Saturday nights on ABC were also memorable, for The Love Boat at 9(again, I was barely of school age) and Fantasy Island at 10.

Tuesdays had Happy Days and Laverne & Shirley on ABC, both staples in my household.

In 1990, ABC tried a critic's choice block, of sorts, on Saturday nights, consisting of Twin Peaks, The Young Riders, and another low-rated but critically praised program that escapes me (I want to say Homefront, but I think that was on Tuesday nights around the same time).

Todd Mason said...

Well, Brian, that other program on ABC on Saturday nights in '90-'91 was CHINA BEACH (at 9p ET), which I liked even better than TWIN PEAKS (10p) (particularly in its second, more blatantly absurdist season) or THE YOUNG RIDERS (8p), but I'll have to say, that was a solid night of broadcast tv.

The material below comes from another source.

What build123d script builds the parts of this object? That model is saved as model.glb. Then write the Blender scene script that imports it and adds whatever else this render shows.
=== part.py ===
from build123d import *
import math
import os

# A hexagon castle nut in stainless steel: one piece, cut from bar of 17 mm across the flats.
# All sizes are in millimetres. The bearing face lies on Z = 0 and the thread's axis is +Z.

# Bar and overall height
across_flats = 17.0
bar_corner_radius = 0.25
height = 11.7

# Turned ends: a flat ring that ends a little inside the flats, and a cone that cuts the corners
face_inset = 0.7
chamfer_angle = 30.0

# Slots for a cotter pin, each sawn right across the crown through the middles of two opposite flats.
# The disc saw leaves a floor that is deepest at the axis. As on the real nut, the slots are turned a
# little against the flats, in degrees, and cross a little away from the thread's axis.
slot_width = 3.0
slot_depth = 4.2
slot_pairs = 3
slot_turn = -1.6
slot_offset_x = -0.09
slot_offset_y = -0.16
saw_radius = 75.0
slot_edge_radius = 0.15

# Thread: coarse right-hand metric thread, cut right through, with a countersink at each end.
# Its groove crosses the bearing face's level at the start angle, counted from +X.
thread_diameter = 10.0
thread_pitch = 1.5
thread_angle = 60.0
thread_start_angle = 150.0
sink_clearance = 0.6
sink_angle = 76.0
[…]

And, you know, THE INCREDIBLE HULK Was the least hateful of the Universal super-people shows...even if THE BIONIC WOMAN had a single better actor (prettier, as well) in Lindsay Wagner.

Phillyradiogeek said...

Yes, of course!! I remember CB mostly as a weekday show though (Tuesday or Thursday I believe).

As for the Universal heroes of yore, most were lame (Spider-Man barely resembling the comic, Captain American was pathetic, I haven't seen the Dr. Strange TV movie). I was an avid Wonder Woman fan, and, being less than 5 years old, not for the obvious reasons.